Some more digging up, and apparently, pthread_sigmask not working on Android API <=15 is a known issue!

Looking at the change set that fixed this issue for API level 16, it seems like it's a rather small change that we can try and incorporate into libuv's signal.c.

We start by adding the fix from the android source base above and a new pthread_sigmask_patched method in which we will first try to call to the system's pthread_sigmask function, and if it fails with an EINVAL, we'll try to call the fixed pthread_sigmask version.
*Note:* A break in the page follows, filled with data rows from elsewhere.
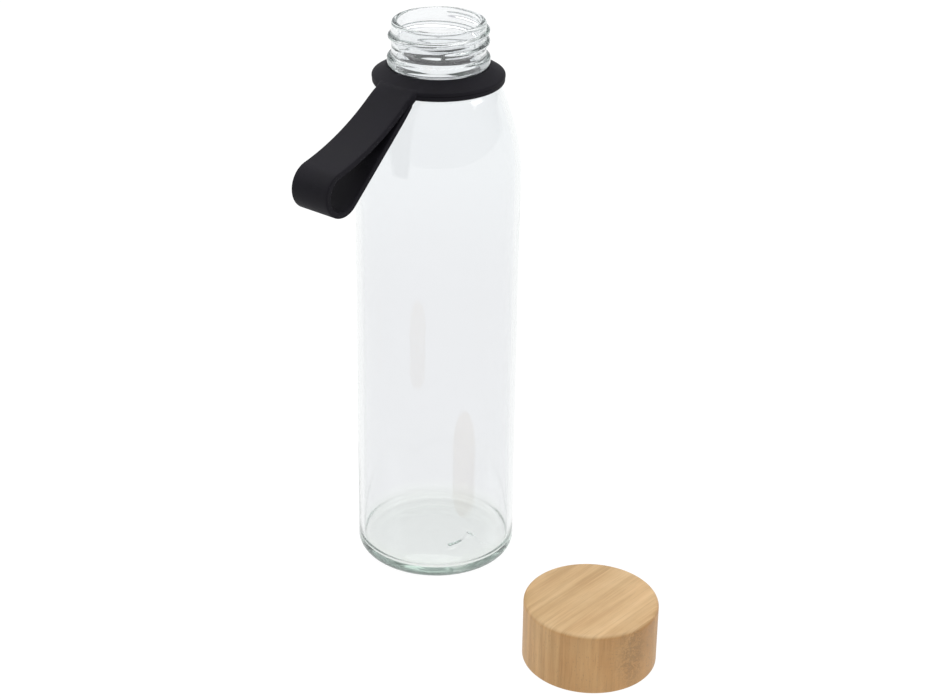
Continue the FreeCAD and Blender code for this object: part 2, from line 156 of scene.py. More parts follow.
class BottleStageSettings(bpy.types.PropertyGroup):
    floor_size: length("Floor size", "Width of the floor", 24.0)
    floor_glow: FloatProperty(
        name="Floor glow", description="Light given off by the floor, as on a light table",
        default=0.98, min=0,
    )
    sky: FloatProperty(name="Sky", description="Strength of the soft surroundings", default=1.0)
    lens: FloatProperty(name="Lens", description="Focal length on a 36 mm sensor", default=76.04)


GROUPS = {
    "bottle_glass": BottleGlassSettings,
    "bottle_strap": BottleStrapSettings,
    "bottle_lid": BottleLidSettings,
    "bottle_stage": BottleStageSettings,
}


# ---- Profiles and surfaces ----


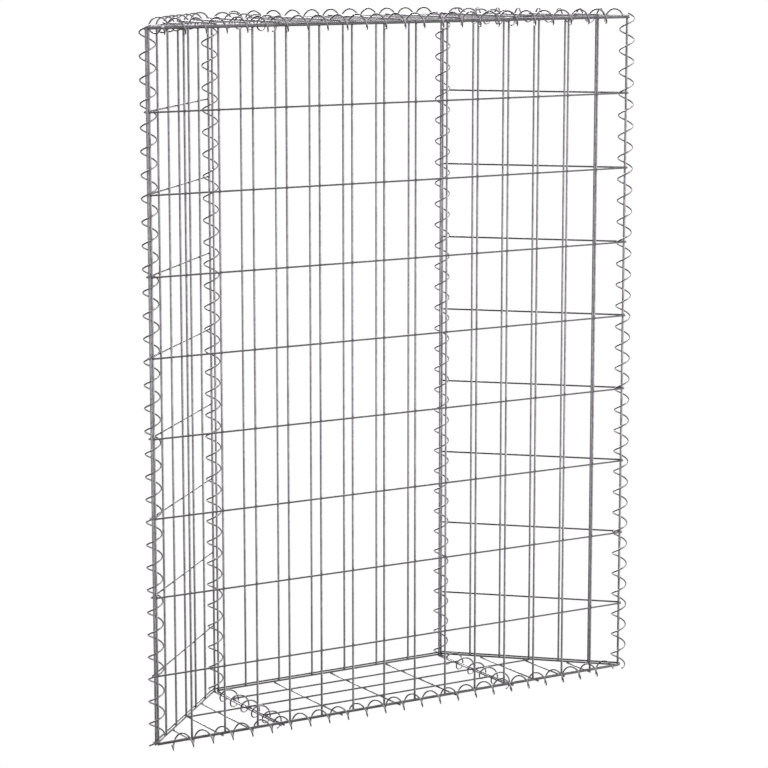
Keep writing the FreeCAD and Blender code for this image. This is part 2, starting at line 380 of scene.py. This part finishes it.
def make_welded_mat_tree():
    """Straight round wires along the edges of a mesh, and a weld on each of its loose points."""
    tree, given = start_tree(
        "welded_mat",
        {
            "Wire Sides": "Int",
            "Weld Reach": "Float",
            "Weld Thickness": "Float",
            "Weld Sides": "Int",
            "Weld Rings": "Int",
            "Material": "Material",
        },
    )
    curves = put(tree, "GeometryNodeMeshToCurve", {"Mesh": given["Geometry"]}).outputs[0]
    wires = swept_wire(
        tree, curves, named(tree, "wire_radius"), given["Wire Sides"], named(tree, "shift")
    )
    bead = put(
        tree,
        "GeometryNodeMeshUVSphere",
        {"Segments": given["Weld Sides"], "Rings": given["Weld Rings"], "Radius": 1.0},
    ).outputs[0]
    bead = put(tree, "GeometryNodeSetShadeSmooth", {"Geometry": bead}).outputs[0]
    turn = put(
        tree,
        "FunctionNodeAlignRotationToVector",
        {"Vector": named(tree, "weld_normal", "FLOAT_VECTOR")},
        axis="Z",
    ).outputs[0]
    size = put(
        tree,
        "ShaderNodeCombineXYZ",
        {0: given["Weld Reach"], 1: given["Weld Reach"], 2: given["Weld Thickness"]},
    ).outputs[0]
    welds = put(
        tree,
        "GeometryNodeInstanceOnPoints",
        {
            "Points": given["Geometry"],
            "Selection": named(tree, "weld_seat", "BOOLEAN"),
            "Instance": bead,
            "Rotation": turn,
            "Scale": size,
        },
    ).outputs[0]
    welds = put(tree, "GeometryNodeRealizeInstances", {0: welds}).outputs[0]
    one = put(tree, "ShaderNodeValue")
    one.outputs[0].default_value = 1.0
    welds = stored(tree, welds, "bare", one.outputs[0], "FLOAT", "FACE")
    place = put(tree, "GeometryNodeInputPosition").outputs[0]
    welds = stored(tree, welds, "lay", place, "FLOAT_VECTOR")
    joined = put(tree, "GeometryNodeJoinGeometry")
    tree.links.new(wires, joined.inputs[0])
    tree.links.new(welds, joined.inputs[0])
    end_tree(tree, joined.outputs[0], given["Material"])
    return tree


def make_lacing_spiral_tree():
    """A spiral of round wire that climbs the z axis from a start on the x axis."""
    tree, given = start_tree(
        "lacing_spiral",
        {
            "Turns": "Float",
            "Height": "Float",
            "Coil Radius": "Float",
            "Wire Radius": "Float",
            "Points a Turn": "Int",
            "Wire Sides": "Int",
            "Right-handed": "Bool",
            "Material": "Material",
        },
    )
    spiral = put(
        tree,
        "GeometryNodeCurveSpiral",
        {
            "Resolution": given["Points a Turn"],
            "Rotations": given["Turns"],
            "Start Radius": given["Coil Radius"],
            "End Radius": given["Coil Radius"],
            "Height": given["Height"],
            "Reverse": given["Right-handed"],
        },
    ).outputs[0]
    nothing = put(tree, "ShaderNodeValue")
    nothing.outputs[0].default_value = 0.0
    wire = swept_wire(
        tree, spiral, given["Wire Radius"], given["Wire Sides"], nothing.outputs[0]
    )
    end_tree(tree, wire, given["Material"])
    return tree


def grown(name, base, tree, inputs):
    """A plain mesh object made by a tree of Geometry Nodes from a base mesh."""
    seed = bpy.data.objects.new(name + "_seed", base)
    bpy.context.scene.collection.objects.link(seed)
    modifier = seed.modifiers.new("grow", "NODES")
    modifier.node_group = tree
    identifiers = {
        item.name: item.identifier
        for item in tree.interface.items_tree
        if item.in_out == "INPUT"
    }
    for socket, value in inputs.items():
        modifier[identifiers[socket]] = value
    bpy.context.view_layer.update()
    evaluated = seed.evaluated_get(bpy.context.evaluated_depsgraph_get())
    mesh = bpy.data.meshes.new_from_object(evaluated)
    mesh.name = name
    seed.modifiers.remove(modifier)
    bpy.data.objects.remove(seed)
    piece = bpy.data.objects.new(name, mesh)
    bpy.context.scene.collection.objects.link(piece)
    return piece


# Finishes


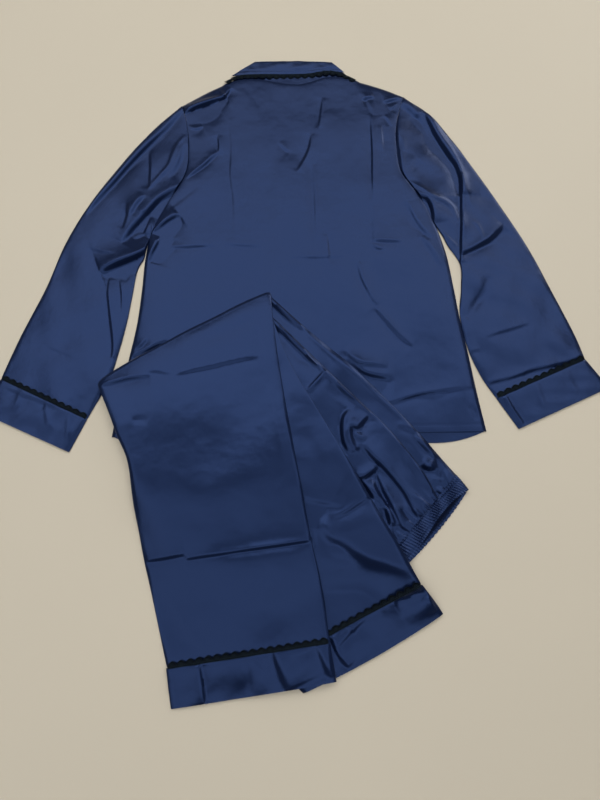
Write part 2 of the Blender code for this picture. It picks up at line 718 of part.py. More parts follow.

/* signal.c code here... */

// --- Start of Android platform fix --

/* Despite the fact that our kernel headers define sigset_t explicitly
 * as a 32-bit integer, the kernel system call really expects a 64-bit
 * bitmap for the signal set, or more exactly an array of two-32-bit
 * values (see $KERNEL/arch/$ARCH/include/asm/signal.h for details).
 *
 * Unfortunately, we cannot fix the sigset_t definition without breaking
 * the C library ABI, so perform a little runtime translation here.
 */
typedef union {  
    sigset_t   bionic;
    uint32_t   kernel[2];
} kernel_sigset_t;

/* this is a private syscall stub */
extern int __rt_sigprocmask(int, const kernel_sigset_t *, kernel_sigset_t *, size_t);

int pthread_sigmask_android16(int how, const sigset_t *set, sigset_t *oset)  
{
    int ret, old_errno = errno;

    /* We must convert *set into a kernel_sigset_t */
    kernel_sigset_t  in_set, *in_set_ptr;
    kernel_sigset_t  out_set;

    in_set.kernel[0]  = in_set.kernel[1]  =  0;
    out_set.kernel[0] = out_set.kernel[1] = 0;

    /* 'in_set_ptr' is the second parameter to __rt_sigprocmask. It must be NULL
     * if 'set' is NULL to ensure correct semantics (which in this case would
     * be to ignore 'how' and return the current signal set into 'oset'.
      */

    if (set == NULL) {
        in_set_ptr = NULL;
    } else {
        in_set.bionic = *set;
        in_set_ptr = &in_set;
    }

    ret = __rt_sigprocmask(how, in_set_ptr, &out_set, sizeof(kernel_sigset_t));
     if (ret < 0)
         ret = errno;

    if (oset)
        *oset = out_set.bionic;

     errno = old_errno;
     return ret;
}

// --- End of Android platform fix --

// first try to call pthread_sigmask, in case of failure try again with the API 16 fix
int pthread_sigmask_patched(int how, const sigset_t *set, sigset_t *oset) {  
  int ret = pthread_sigmask(how, set, oset);
  if (ret == EINVAL) {
    return pthread_sigmask_android16(how, set, oset);
  }
}

/* more signal.c code here... */

Additionally, we also change the 2 methods in signal.c that uses pthread_sigmask to use the patched version instead:

static void uv__signal_block_and_lock(sigset_t* saved_sigmask) {  
  sigset_t new_mask;

  if (sigfillset(&new_mask))
    abort();
  // Code was changed here in order to fix android API <= 15 broken pthread_sigmask issue
  // original code called directly pthread_sigmask
  if (pthread_sigmask_patched(SIG_SETMASK, &new_mask, saved_sigmask))
    abort();

  if (uv__signal_lock())
    abort();
}


static void uv__signal_unlock_and_unblock(sigset_t* saved_sigmask) {  
  if (uv__signal_unlock())
    abort();

  // Code was changed here in order to fix android API <= 15 broken pthread_sigmask issue
  // original code called directly pthread_sigmask
  if (pthread_sigmask_patched(SIG_SETMASK, saved_sigmask, NULL))
    abort();
}

Compiling and trying again to run node.js...and guess what? node starts as expected, no crashes, and everything seems to work fine!

Pretty miraculously, this was everything needed in order to make node.js run on older Android versions!